A similar, long-lost hide-and-seek game was “Chalk The Rabbit.” This was another team game, in which one team, armed with pieces of chalk, got a head start of five minutes or so, and then the other team followed, trying to determine, based on clues chalked along their route, where the first team had hidden. The final chalked clue—usually a circle with four arrows—signaled that the first team was all in nearby hiding places. “Chalk The Rabbit” games could extend over miles of city streets.

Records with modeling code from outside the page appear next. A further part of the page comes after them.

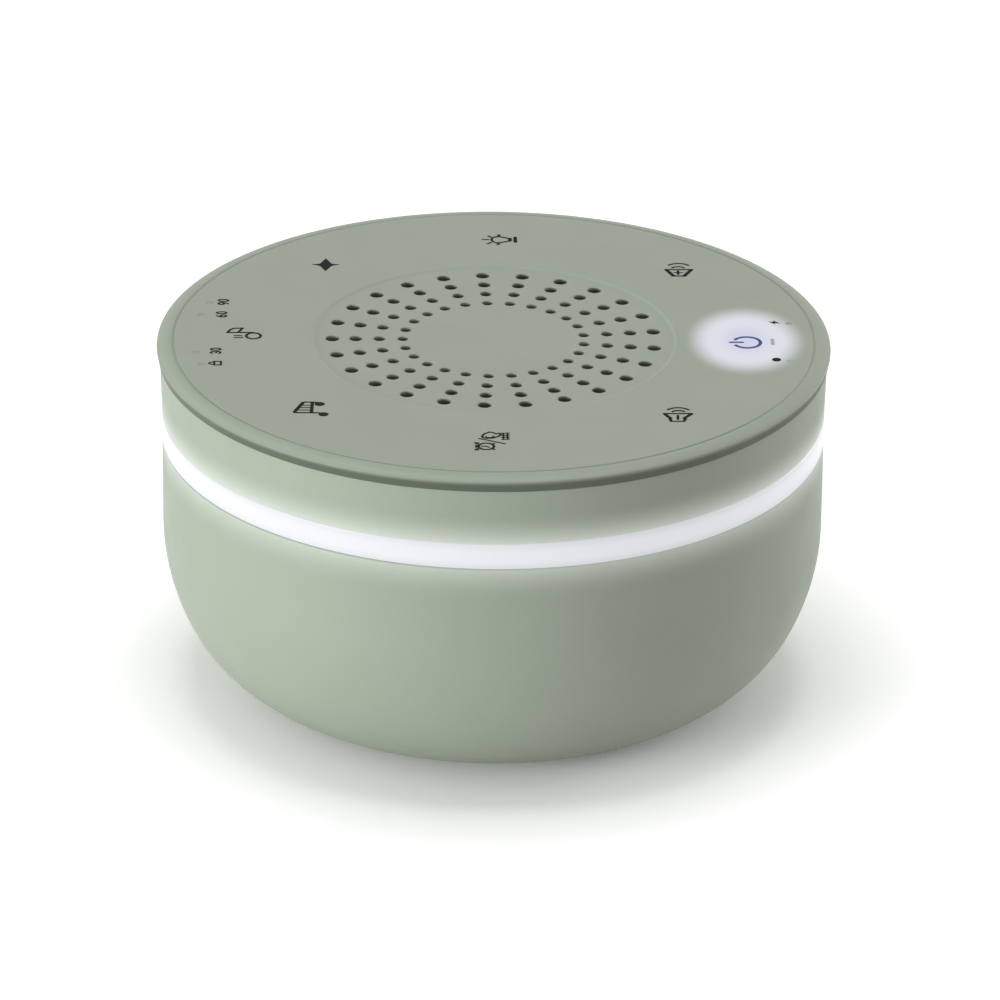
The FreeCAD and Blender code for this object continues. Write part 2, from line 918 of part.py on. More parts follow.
def make_main_board():
    board = rod(main_board_radius, main_board_height, board_top)
    tongue = Part.makeBox(
        tongue_length, tongue_width, main_board_thickness,
        FreeCAD.Vector(-tongue_length, -tongue_width / 2, main_board_height),
    )
    board = board.fuse(tongue)
    holes = [
        rod(screw_shank + screw_clearance, main_board_height - 1, board_top + 1, point(standoff_circle, a))
        for a in standoff_angles
    ]
    notch = FreeCAD.Vector(-notch_width / 2, notch_middle - notch_width / 3, main_board_height - 1)
    holes.append(Part.makeBox(notch_width, notch_width, main_board_thickness + 2, notch))
    return board.cut(Part.makeCompound(holes))


def make_board_chips():
    """Processor, sound memory, amplifier, charger and two reservoir capacitors."""
    chips = []
    for x, y, length, width, tall in (
        (-14, 0, 9, 9, 1.2),
        (-27, -9, 6, 5, 1.0),
        (-27, 9, 5, 5, 1.0),
        (14, -12, 7, 5, 1.2),
        (12, 12, 4, 4, 1.6),
    ):
        corner = FreeCAD.Vector(x - length / 2, y - width / 2, 0) * chip_unit
        corner.z = board_top
        chips.append(Part.makeBox(length * chip_unit, width * chip_unit, tall * chip_unit, corner))
    outer = main_board_radius - 2 * capacitor_radius
    for circle in (outer, outer - 2 * capacitor_radius - capacitor_gap):
        place = point(circle, capacitor_angle)
        chips.append(rod(capacitor_radius, board_top, board_top + capacitor_height, place))
    return chips


def make_board_plugs():
    """The wire connectors and the flat connector of the touch ribbon."""
    plugs = []
    for angle in (terminal_angle, light_lead_angle):
        plugs.append(block(plug_depth, plug_width, board_top, board_top + plug_height, plug_circle, angle))
    place = plug_circle - battery_plug_inset - plug_depth / 2
    corner = FreeCAD.Vector(-plug_width / 2, place, board_top)
    plugs.append(Part.makeBox(plug_width, plug_depth, plug_height, corner))
    top = board_top + ribbon_connector_height
    width = ribbon_width + 2 * ribbon_connector_side
    plugs.append(block(ribbon_connector, width, board_top, top, ribbon_place))
    return plugs


def make_board_screws():
    end = main_board_height - board_screw_reach
    return [screw(point(standoff_circle, a), board_top, end, True) for a in standoff_angles]


def socket_slab(front, length):
    """A box along X that is wider and taller than the socket, to keep a stretch of it."""
    size = 2 * socket_width
    corner = FreeCAD.Vector(front, -size / 2, board_top + socket_height / 2 - size / 2)
    return Part.makeBox(length, size, size, corner)


def make_usb_socket():
    """A folded sheet shell, open to the outside and closed behind."""
    front = -(wall_low_radius - socket_setback)
    shell = socket_opening(0, wall_low_radius).common(socket_slab(front, socket_length))
    hollow = socket_opening(-socket_sheet, wall_low_radius)
    return shell.cut(hollow.common(socket_slab(front - 1, socket_length - socket_sheet + 1)))


def make_usb_tongue():
    """The contact tongue and the block that holds it in the shell."""
    front = -(wall_low_radius - socket_setback)
    back = front + socket_length - socket_sheet
    middle = board_top + socket_height / 2
    corner = FreeCAD.Vector(
        front + socket_tongue_setback, -socket_tongue_width / 2, middle - socket_tongue / 2
    )
    length = back - socket_holder - corner.x
    tongue = Part.makeBox(length + socket_tongue, socket_tongue_width, socket_tongue, corner)
    hollow = socket_opening(-socket_sheet, wall_low_radius)
    return tongue.fuse(hollow.common(socket_slab(back - socket_holder, socket_holder)))


def make_battery_cell():
    end = cell_length / 2
    along = FreeCAD.Vector(0, 1, 0)
    can = Part.makeCylinder(cell_radius, cell_length, FreeCAD.Vector(0, -end, cell_axis), along)
    rims = [edge for edge in can.Edges if edge.BoundBox.YLength < 1e-6]
    can = can.makeFillet(cell_edge, rims)
    cap = Part.makeCylinder(cell_cap_radius, cell_cap_height, FreeCAD.Vector(0, end, cell_axis), along)
    return can.fuse(cap)


def make_battery_cradle():
    corner = FreeCAD.Vector(-cradle_width / 2, -cradle_length / 2, floor_top)
    body = Part.makeBox(cradle_width, cradle_length, cradle_height, corner)
    seat = Part.makeCylinder(
        cell_radius + slip / 2, cradle_length + 2,
        FreeCAD.Vector(0, -cradle_length / 2 - 1, cell_axis), FreeCAD.Vector(0, 1, 0),
    )
    return body.cut(seat)


def make_battery_strap():
    """A thin strap over the cell, with a foot on each side of the cradle."""
    inner = cell_radius + slip / 2
    outer = inner + strap_thickness
    top = floor_top + cradle_height
    start = FreeCAD.Vector(0, -strap_width / 2, cell_axis)
    along = FreeCAD.Vector(0, 1, 0)
    hoop = Part.makeCylinder(outer, strap_width, start, along)
    hoop = hoop.cut(Part.makeCylinder(inner, strap_width, start, along))
    side = 2 * outer
    upper = Part.makeBox(2 * side, strap_width, side, FreeCAD.Vector(-side, -strap_width / 2, top))
    hoop = hoop.common(upper)
    feet = []
    for side in (-1, 1):
        near = inner - strap_thickness
        far = inner + strap_foot
        low_x = min(side * near, side * far)
        feet.append(
            Part.makeBox(far - near, strap_width, strap_thickness,
                         FreeCAD.Vector(low_x, -strap_width / 2, top))
        )
    return hoop.fuse(feet).cut(Part.makeCylinder(inner, strap_width, start, along))


os.makedirs("parts", exist_ok=True)
save("top_cover", make_top_cover())
save("grille_cloth", make_grille_cloth())
save("upper_shell", make_upper_shell())
save("light_ring", make_light_ring())
save("lower_shell", make_lower_shell())
save("foot_ring", make_foot_ring())
save("touch_board", make_touch_board())
save("touch_pads", make_touch_pads())
save("key_lights", make_key_lights())
save("power_light_guide", make_power_light_guide())
save("indicator_pipes", make_indicator_pipes())
save("touch_chips", make_touch_chips())
save("touch_ribbon", make_touch_ribbon())
save("touch_board_screws", make_touch_board_screws())
save("speaker_gasket", make_speaker_gasket())
save("speaker_basket", make_speaker_basket())
save("surround", make_surround())
save("speaker_cone", make_speaker_cone())
save("dust_cap", make_dust_cap())
save("coil_former", make_coil_former())
save("voice_coil", make_voice_coil())
save("spider", make_spider())
save("top_plate", make_top_plate())
save("magnet", make_magnet())
save("yoke", make_yoke())
save("speaker_terminal", make_speaker_terminal())
save("speaker_screws", make_speaker_screws())
save("speaker_leads", make_speaker_leads())
save("light_board", make_light_board())
save("ring_lights", make_ring_lights())
save("light_reflector", make_light_reflector())
save("light_leads", make_light_leads())
save("shell_screws", make_shell_screws())
save("main_board", make_main_board())
save("board_chips", make_board_chips())
save("board_plugs", make_board_plugs())
save("board_screws", make_board_screws())
save("usb_socket", make_usb_socket())
save("usb_tongue", make_usb_tongue())
save("battery_cell", make_battery_cell())
save("battery_cradle", make_battery_cradle())
save("battery_strap", make_battery_strap())
save("battery_leads", make_battery_leads())
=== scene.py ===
"""Looks of the bedside sound machine: shells, light ring, touch marks, camera and soft light.

Every length below is in millimetres and is turned into metres where a mesh is made.
"""

import json
import math

import bmesh
import bpy
from mathutils import Matrix, Vector


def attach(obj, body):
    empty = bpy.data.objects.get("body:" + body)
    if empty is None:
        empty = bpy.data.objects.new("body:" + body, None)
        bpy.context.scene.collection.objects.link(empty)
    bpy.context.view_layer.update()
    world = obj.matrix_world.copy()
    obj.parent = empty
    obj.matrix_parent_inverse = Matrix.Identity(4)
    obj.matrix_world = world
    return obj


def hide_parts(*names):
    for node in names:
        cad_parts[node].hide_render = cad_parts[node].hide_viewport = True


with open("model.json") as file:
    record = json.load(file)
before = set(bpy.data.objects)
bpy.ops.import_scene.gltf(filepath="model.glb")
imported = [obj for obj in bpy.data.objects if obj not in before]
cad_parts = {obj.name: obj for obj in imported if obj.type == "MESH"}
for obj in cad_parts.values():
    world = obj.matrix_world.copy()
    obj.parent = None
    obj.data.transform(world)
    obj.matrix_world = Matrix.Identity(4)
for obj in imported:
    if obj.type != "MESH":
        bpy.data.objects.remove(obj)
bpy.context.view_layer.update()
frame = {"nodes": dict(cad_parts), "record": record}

MM = 0.001
SEGMENTS = 200

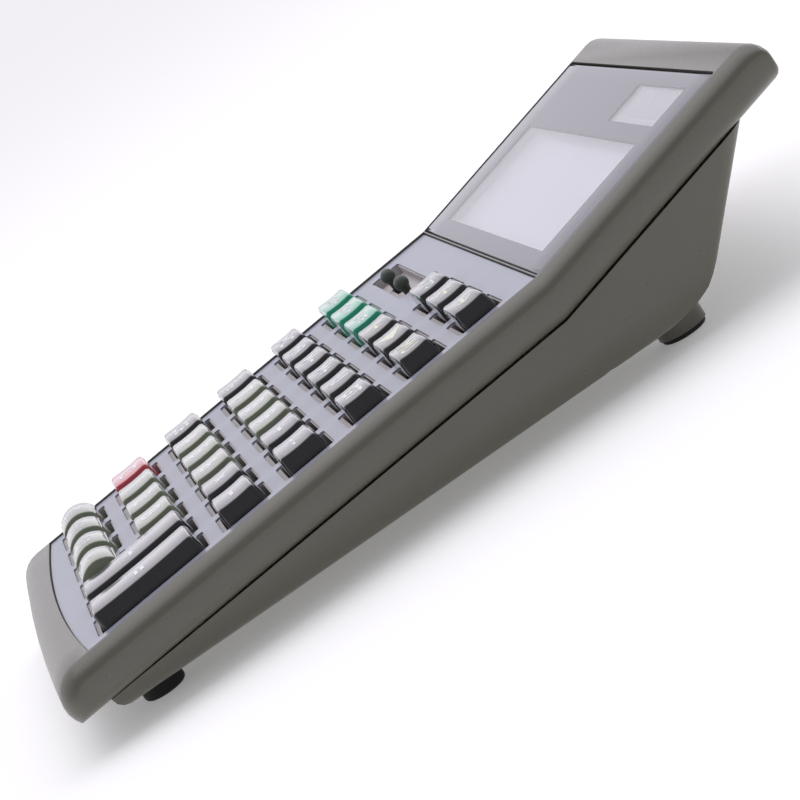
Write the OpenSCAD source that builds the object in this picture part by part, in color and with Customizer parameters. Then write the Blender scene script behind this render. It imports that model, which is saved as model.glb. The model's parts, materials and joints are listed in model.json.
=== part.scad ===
// Desktop calculator with a wedge-shaped case, a raised display and sprung keys.
// X runs to the right, Y runs from the nose to the back, Z runs up from the table.

/* [Case] */
// Width of the case across the side rails
case_w = 156; // [154:0.5:158]
// Width of the flat face between the side rails
face_w = 146; // [145:0.5:147]
// Length of the case from nose to back
case_l = 212.4; // [211:0.2:214]
// Height of the upper case's side band
band_h = 11.8; // [11:0.1:12.4]
// Slope of the key panel in degrees
panel_angle = 5.5; // [5:0.1:6]
// Slope of the display window in degrees
window_angle = 14.8; // [14:0.1:15.6]
// Distance from the middle of the case back to the line where the slope changes
bend_y = 35.2; // [34:0.2:36]
// Height of the line where the slope changes
bend_z = 33.8; // [33:0.2:35]
// Wall thickness of both half cases
wall = 2.2; // [1.8:0.1:2.6]

/* [Keys] */
// Distance between key columns
column_pitch = 23; // [22.6:0.1:23.4]
// Width of a key at the panel
key_w = 16.4; // [16:0.1:16.8]
// Length of a key in the three back rows
short_key_l = 10.3; // [9.8:0.1:10.6]
// Length of a key in the four front rows
long_key_l = 12; // [11.6:0.1:12.4]
// Height of a key's top above the panel
key_rise = 4.5; // [4:0.1:5]
// How far a key goes down
key_travel = 2; // [1:0.1:2.4]
// Gap between a key and the hole in the deck
key_gap = 0.4; // [0.3:0.05:0.5]

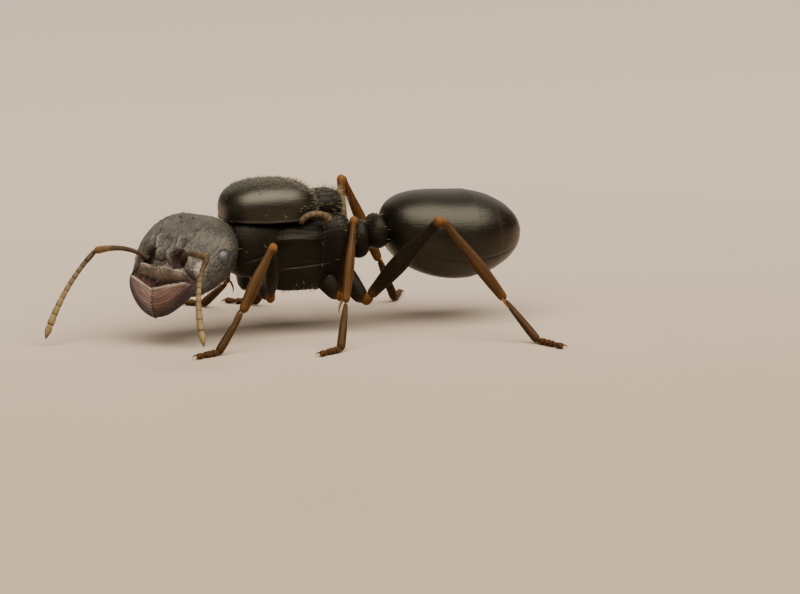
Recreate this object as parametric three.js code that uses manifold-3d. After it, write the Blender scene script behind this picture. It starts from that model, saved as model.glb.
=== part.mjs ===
// A life-size model of a harvester ant queen that has shed its wings, standing on six feet.
// Millimetres, +Z up. The ant faces -X with its left side toward -Y, and the floor is Z = 0.
// Each hard plate of the body and each length of a limb is a mesh of its own.
import * as THREE from "three";
import { mergeVertices } from "three/addons/utils/BufferGeometryUtils.js";
import Module from "manifold-3d";

const wasm = await Module();
wasm.setup();

// ---- Driving dimensions -------------------------------------------------------------------

const GAP = 0.03; // clear space between plates that meet
const LEFT = -1; // the left side is toward -Y
const RIGHT = 1;
const SIDES = [LEFT, RIGHT];
const DEGREE = Math.PI / 180;

// Plates: centre, half sizes along X, Y and Z, how square the shape is (2 is an ellipsoid)
const MESOSCUTUM = { at: [-0.81, 0, 4.2], half: [1.65, 1.34, 1.0], square: 2.45, detail: 4 };
const MESOSCUTUM_RIM = 3.86; // height of the dome's lower edge
const SCUTELLUM = { at: [1.0, 0, 4.24], half: [0.8, 0.92, 0.5], square: 2.5, detail: 3 };
const SCUTELLUM_RIM = 4.0;
const MESOTHORAX = { at: [0.1, 0, 2.7], half: [1.36, 1.24, 1.32], square: 3.3, detail: 4 };
const PRONOTUM = { at: [-1.35, 0, 3.02], half: [1.08, 1.2, 1.12], square: 2.9, detail: 4 };
const PROPODEUM = { at: [1.3, 0, 2.85], half: [0.82, 1.1, 1.24], square: 3.1, detail: 3 };
const PETIOLE = { at: [2.42, 0, 2.95], half: [0.42, 0.52, 0.66], square: 2.2, detail: 2 };
const POSTPETIOLE = { at: [3.02, 0, 3.18], half: [0.44, 0.7, 0.6], square: 2.3, detail: 2 };
const NODE_PINCH = 0.35; // how much the waist's two nodes thin toward their tops
const GASTER = { at: [5.8, 0, 2.93], half: [2.32, 1.78, 1.5], square: 2.12, detail: 5 };
const GASTER_FRONT = { length: 2.56, square: 2.4, lift: 0.44 }; // its blunter, raised front half
const GASTER_CUTS = [0.62, 0.78, 0.9]; // where its plates end, as shares of its length
const GASTER_SLIM = 0.1; // how much the gaster narrows behind its middle
const GASTER_STEP = 0.018; // how much smaller each following plate is, as a share
const NECK = { radius: 0.42, from: [-2.1, 0, 3.05], to: [-2.95, 0.02, 3.36] };
const PETIOLE_STEM = { radius: 0.27, from: [1.7, 0, 2.4], to: [2.45, 0, 2.7] };
const GASTER_STEM = { radius: 0.3, from: [3.1, 0, 3.2], to: [3.8, 0, 3.35] };
const WING_STUB = { x: 0.45, y: 1.24, z: 3.76, span: 0.5, rise: 0.34, radius: 0.14 };

// Head: its own frame has the same directions as the body's before it is turned
const HEAD_AT = [-3.92, -0.79, 2.88];
const HEAD_YAW = 32 * DEGREE; // toward the left
const HEAD_PITCH = -37.5 * DEGREE; // nose down
const HEAD = { at: [0, 0, 0], half: [1.6, 1.73, 1.07], square: 2.4, detail: 5 };
const EYE = { at: [0.0, 1.62, 0.12], half: [0.24, 0.19, 0.28], square: 2, detail: 1 };
const MUZZLE = { front: 1.36, widen: 0.36, from: 0.9, taper: 0.36, droop: 0.06 }; // the head's broad front
const CHEEK_SLIM = 0.06; // how much the head narrows ahead of its middle
const NAPE_DENT = 0.16;
const NAPE_WIDTH = 0.7;
const LOBE = { x: -0.98, y: 0.42, length: 0.42, width: 0.24, height: 0.16 };
const SOCKET = { x: -0.94, y: 0.58, z: 0.78, radius: 0.29 };
const MANDIBLE = { base: 1.2, tip: 2.43, width: 1.42, inner: 0.03, z: 0.1, thick: 0.62, bevel: 0.14,
  drop: 0.6, tipThin: 0.35, heel: 0.28, crossing: 0.75, blunt: 0.08 };
const JAW_OVERLAP = 0.31; // how far the left jaw closes over the middle in front of the right one

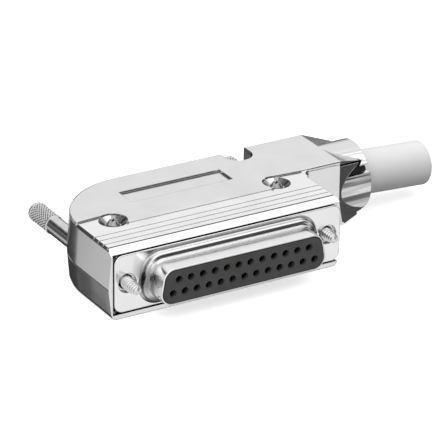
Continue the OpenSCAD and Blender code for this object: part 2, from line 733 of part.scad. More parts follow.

Lest it be claimed that only boys’ games were chaotic, disruptive or dangerous, we must relate the sad tale of six-year-old Ada Seltzer as reported in the Cincinnati Daily Star [23 June 1877]. Young Ada was an endurance champ with the jumping rope, which in those days was often a length of wild grape vine. According to the Star, she:

“ . . . fell down exhausted day before yesterday, after ‘scoring’ five hundred and fifty continuous jumps over a rope, which she swung over her head, the blood gushing from her ears, nose and mouth. Everything possible was done to restore her, but today she is in her grave—a victim of too much exercise.”

Some of the games mentioned by the Post in 1906 were so rare, or so regional, that it is difficult today to find a description of the rules by which they were played. For example, who knows how to play “Break for the Window Light” or “One Foot Off and You Haft t’ Go?” or “Devil In The Hole” or “Finger In The Ice Box.” I confess that I am uncertain whether I want to know.